# .tk Domains



## Sententiaregum (25. Mai 2013)

Hallo Community,

gleich vorweg: sollte ich hier im falschen Forum sein, bitte ich dies zu entschuldigen.

Ich habe mir jetzt eine .tk Domain(http://sententiaregum.tk) geholt, für meine Seite, die allerdings noch nicht ganz fertig ist.

Nun wird mir in der Registerkarte anstatt dem Titel 'index of/' angezeigt.

Außerdem ist das Bild ein ganz anderes. Ich hab beim registrieren die optionen: 'Leite diese Domain weiter an:','sententiaregum.bplaced.net' gewählt. Außerdem ist dort jetzt ein Frame.

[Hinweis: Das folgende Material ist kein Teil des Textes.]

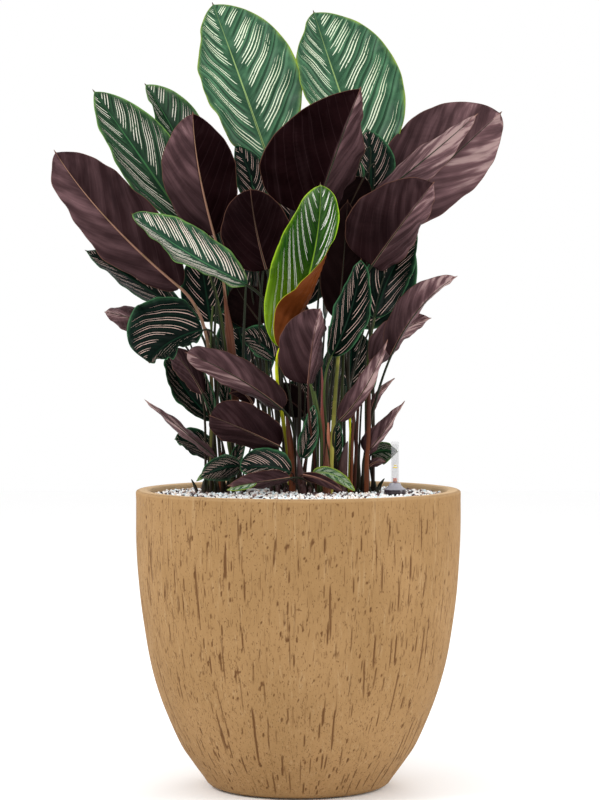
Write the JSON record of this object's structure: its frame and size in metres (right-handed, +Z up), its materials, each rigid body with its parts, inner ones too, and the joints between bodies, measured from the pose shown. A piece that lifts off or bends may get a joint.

Kann mir jemand sagen, was ich zu ändern habe, um wieder meine Einstellungen zu verwenden.

LG Sententiaregum


----------



## threadi (25. Mai 2013)

Dein erster Link geht gar nicht?


----------



## sheel (25. Mai 2013)

Hi

*Seite erreichbar (wenn auch etwas langsam, wobei das an tk liegt.
Die bplaced-Seite geht schnell.)

*Titel: "Ein Messenger mit Blog und Chat | Sententiaregum"
Passt doch

*Bild: Welches? Die roten Quadrate? Was soll sonst dort sein?
Wenn schon beim Style: Das CSS
http://sententiaregum.bplaced.net/messenger/assets/css/html.css
wird nicht gefunden. Pfad falsch?

*Frame: Da du für die tk-Domain vermutlich nichts zahlst muss man damit leben.
Der Frame und Google Analytics, dass er mitnimmt.
Ohne Geld bekommt man keine DNS-Servernutzung.


----------